Schwedenköpfe
Die Schwedenköpfe sind ein Wahrzeichen der Hansestadt Wismar. Die bunt bemalten Herkulesbüsten markieren auf Duckdalben in der Wismarer Bucht vor dem Stadtteil Wendorf die Einfahrt in den Wismarer Hafen. Ein erhalten gebliebenes barockes Original befindet sich heute im Stadtgeschichtlichen Museum der Hansestadt Wismar (Schabbellhaus). Repliken sind heute an verschiedenen Stellen der Stadt zu sehen.
Hintergrund
Über den Hintergrund der Schwedenköpfe wird spekuliert, der genaue Grund und der Zeitpunkt ihrer Entstehung sind unbekannt. Allein als Willkommensgruß werden sie nicht verstanden. Aufgrund der zwei Augenpaare, einmal die natürlichen und dann noch die in der Löwenkappe auf dem Haupt, könnte man sie auch als aufmerksame Wachposten für Stadt und Seehafen auffassen.
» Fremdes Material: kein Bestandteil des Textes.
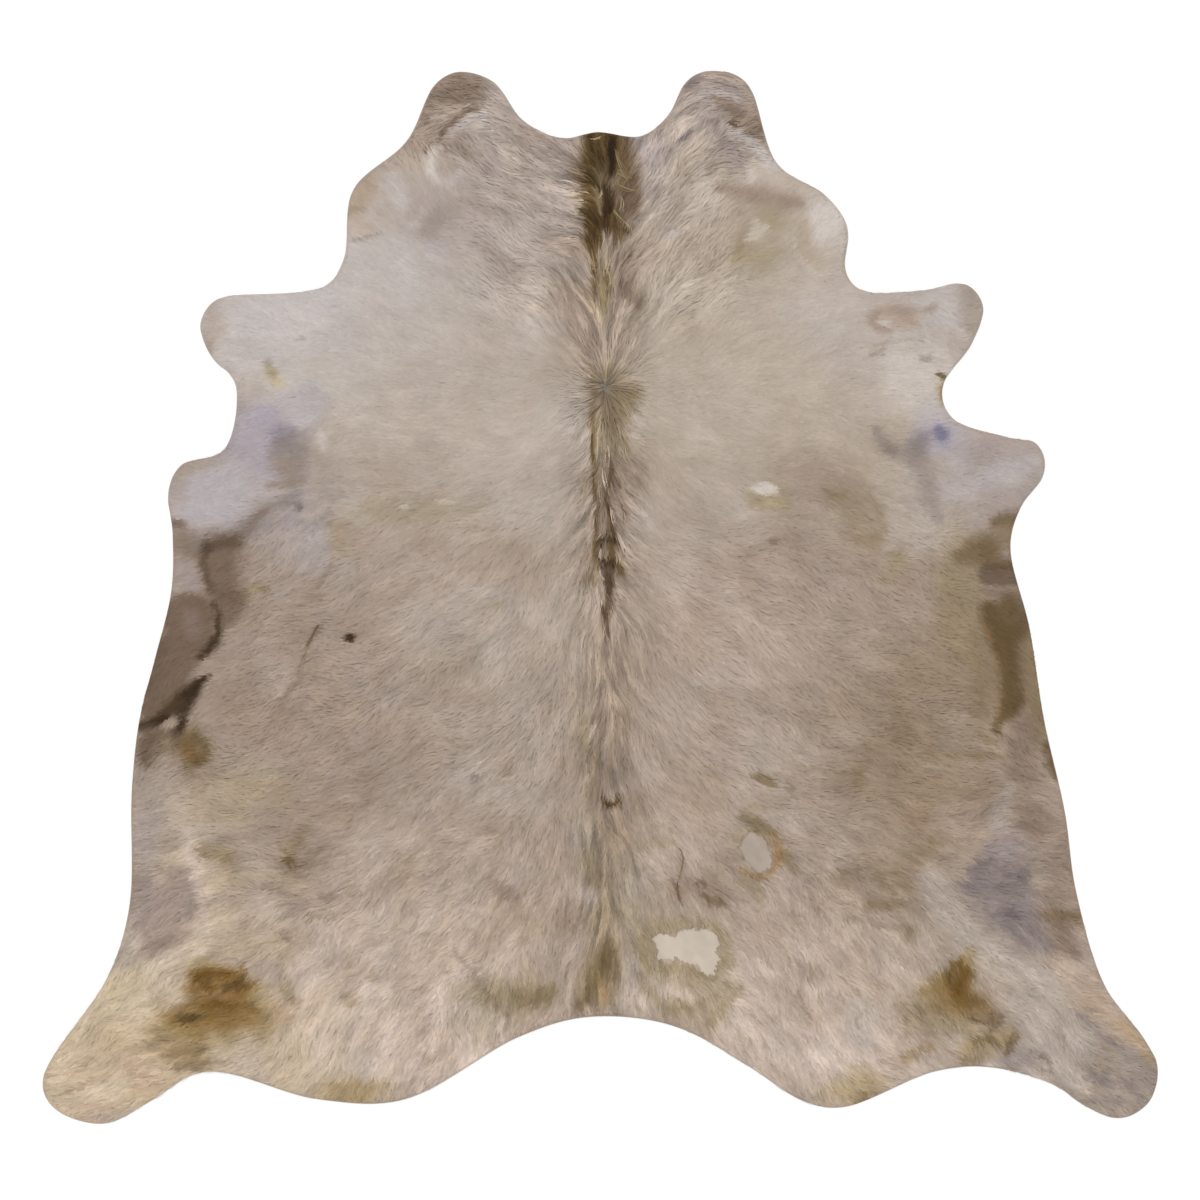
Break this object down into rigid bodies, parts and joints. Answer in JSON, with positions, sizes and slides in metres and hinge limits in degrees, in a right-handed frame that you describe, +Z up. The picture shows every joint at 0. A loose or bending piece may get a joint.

In der Bildsprache der Antike steht die Löwenkappe seit der Erlegung des Nemëischen Löwen für Herakles/Herkules, der zwölf große Taten zu vollbringen hatte.[1] Die beiden Dalben wurden mit den Herkulesköpfen in barocker Emblematik zu Säulen des Herakles, die die Hafeneinfahrt einfassten und zugleich Non plus ultra (nicht darüber hinaus) signalisierten.
Möglich ist auch, dass es sich bei den barocken Köpfen um eine barocke Schiffsdekoration, so genannte Ruderköpfe, handelt. Unter anderem durch Dekoration an den Schiffen wurde im 17. Jahrhundert Macht und Reichtum demonstriert.[2]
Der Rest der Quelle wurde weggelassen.